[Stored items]
>> START

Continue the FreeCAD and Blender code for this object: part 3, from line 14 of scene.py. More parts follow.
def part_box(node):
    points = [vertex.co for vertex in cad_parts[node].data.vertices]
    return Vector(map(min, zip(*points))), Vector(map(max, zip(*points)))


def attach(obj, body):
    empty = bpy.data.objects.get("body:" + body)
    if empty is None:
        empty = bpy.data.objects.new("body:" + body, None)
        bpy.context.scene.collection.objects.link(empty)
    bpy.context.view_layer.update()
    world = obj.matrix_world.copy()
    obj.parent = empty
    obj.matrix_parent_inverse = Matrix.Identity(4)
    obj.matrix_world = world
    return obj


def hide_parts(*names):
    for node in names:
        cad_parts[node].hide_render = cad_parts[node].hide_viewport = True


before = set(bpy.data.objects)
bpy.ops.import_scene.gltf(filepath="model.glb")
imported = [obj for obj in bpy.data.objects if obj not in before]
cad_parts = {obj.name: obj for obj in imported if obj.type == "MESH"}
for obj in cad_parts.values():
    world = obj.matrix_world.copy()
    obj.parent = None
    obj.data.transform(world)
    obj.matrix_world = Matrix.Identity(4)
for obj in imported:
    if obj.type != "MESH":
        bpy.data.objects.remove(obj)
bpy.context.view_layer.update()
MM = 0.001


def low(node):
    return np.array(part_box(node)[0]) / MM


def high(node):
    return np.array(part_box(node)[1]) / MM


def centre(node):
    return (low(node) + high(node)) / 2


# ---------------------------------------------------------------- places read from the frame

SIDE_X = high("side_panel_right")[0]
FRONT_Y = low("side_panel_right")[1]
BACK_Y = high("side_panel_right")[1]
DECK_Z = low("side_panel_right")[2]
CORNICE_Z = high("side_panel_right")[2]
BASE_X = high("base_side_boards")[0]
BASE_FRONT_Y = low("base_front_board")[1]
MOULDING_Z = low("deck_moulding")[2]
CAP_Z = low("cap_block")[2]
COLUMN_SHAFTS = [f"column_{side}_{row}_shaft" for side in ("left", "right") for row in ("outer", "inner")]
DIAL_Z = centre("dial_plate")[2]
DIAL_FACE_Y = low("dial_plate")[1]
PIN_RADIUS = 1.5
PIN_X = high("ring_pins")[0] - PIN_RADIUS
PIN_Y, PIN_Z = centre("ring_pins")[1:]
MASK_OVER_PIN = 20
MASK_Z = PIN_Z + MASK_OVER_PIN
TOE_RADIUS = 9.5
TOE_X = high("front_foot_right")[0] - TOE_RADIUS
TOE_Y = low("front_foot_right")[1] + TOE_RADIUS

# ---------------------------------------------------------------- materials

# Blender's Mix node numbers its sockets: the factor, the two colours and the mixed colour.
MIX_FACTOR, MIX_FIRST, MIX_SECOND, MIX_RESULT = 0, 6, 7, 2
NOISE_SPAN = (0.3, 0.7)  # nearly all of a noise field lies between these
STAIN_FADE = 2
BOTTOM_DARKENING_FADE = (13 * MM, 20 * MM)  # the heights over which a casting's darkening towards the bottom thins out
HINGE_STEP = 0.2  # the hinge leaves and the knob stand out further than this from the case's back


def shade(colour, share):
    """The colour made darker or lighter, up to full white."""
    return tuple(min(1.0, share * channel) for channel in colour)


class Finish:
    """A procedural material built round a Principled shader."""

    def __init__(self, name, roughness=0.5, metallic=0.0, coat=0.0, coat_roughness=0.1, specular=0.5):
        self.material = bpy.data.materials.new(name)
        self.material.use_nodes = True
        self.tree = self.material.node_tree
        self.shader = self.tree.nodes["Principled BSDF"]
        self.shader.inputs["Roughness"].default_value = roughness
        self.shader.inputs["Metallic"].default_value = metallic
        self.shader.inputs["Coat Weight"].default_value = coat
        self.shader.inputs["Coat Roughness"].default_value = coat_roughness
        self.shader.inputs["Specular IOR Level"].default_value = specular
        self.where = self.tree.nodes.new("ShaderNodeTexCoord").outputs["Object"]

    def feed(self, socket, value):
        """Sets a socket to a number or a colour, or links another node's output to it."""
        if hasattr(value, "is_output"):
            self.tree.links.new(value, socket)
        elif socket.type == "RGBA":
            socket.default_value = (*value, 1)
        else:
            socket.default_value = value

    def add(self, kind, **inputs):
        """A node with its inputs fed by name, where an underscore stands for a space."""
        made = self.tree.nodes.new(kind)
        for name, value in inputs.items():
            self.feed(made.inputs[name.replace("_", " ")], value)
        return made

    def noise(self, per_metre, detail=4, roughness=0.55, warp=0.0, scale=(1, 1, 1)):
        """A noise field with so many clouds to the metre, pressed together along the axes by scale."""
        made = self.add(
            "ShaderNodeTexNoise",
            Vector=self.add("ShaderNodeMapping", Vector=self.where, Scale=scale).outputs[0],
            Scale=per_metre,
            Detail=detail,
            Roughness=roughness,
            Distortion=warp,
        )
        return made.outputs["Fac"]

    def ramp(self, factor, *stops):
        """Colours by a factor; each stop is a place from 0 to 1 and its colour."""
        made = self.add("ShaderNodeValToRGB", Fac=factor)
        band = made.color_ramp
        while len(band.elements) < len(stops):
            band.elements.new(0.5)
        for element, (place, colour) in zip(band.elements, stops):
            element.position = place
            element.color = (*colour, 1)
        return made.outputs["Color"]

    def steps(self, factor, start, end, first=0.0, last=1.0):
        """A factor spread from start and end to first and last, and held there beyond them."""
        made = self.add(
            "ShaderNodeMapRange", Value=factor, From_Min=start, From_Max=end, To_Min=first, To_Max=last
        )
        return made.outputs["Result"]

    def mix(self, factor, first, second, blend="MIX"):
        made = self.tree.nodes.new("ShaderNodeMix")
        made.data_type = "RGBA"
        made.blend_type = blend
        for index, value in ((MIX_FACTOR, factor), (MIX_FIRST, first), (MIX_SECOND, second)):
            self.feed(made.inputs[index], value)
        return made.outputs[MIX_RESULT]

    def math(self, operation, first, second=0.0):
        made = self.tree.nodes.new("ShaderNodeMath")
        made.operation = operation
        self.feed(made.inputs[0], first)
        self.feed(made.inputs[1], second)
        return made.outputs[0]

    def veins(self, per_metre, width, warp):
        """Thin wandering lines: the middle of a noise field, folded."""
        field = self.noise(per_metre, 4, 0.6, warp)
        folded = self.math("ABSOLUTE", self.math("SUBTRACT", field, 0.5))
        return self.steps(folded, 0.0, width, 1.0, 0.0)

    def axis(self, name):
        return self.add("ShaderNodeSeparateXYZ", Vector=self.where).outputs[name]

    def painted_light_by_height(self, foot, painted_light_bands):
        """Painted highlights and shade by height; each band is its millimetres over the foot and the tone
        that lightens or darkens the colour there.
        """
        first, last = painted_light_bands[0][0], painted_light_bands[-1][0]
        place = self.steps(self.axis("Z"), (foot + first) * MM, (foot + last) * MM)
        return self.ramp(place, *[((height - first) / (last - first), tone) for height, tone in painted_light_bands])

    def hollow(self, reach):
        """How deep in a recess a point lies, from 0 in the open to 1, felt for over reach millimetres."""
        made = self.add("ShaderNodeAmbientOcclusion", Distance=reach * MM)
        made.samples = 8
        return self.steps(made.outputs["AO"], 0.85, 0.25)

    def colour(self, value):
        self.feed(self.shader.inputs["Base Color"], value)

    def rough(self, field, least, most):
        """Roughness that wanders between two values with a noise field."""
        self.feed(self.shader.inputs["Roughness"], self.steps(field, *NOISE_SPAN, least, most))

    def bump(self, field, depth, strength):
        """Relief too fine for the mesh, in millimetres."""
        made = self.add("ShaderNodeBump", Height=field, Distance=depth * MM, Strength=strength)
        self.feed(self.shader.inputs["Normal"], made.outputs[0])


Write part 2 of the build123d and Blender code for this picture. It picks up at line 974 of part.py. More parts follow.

>> END

Extract all lines containing the word "True".

        cad_parts[node].hide_render = cad_parts[node].hide_viewport = True
        self.material.use_nodes = True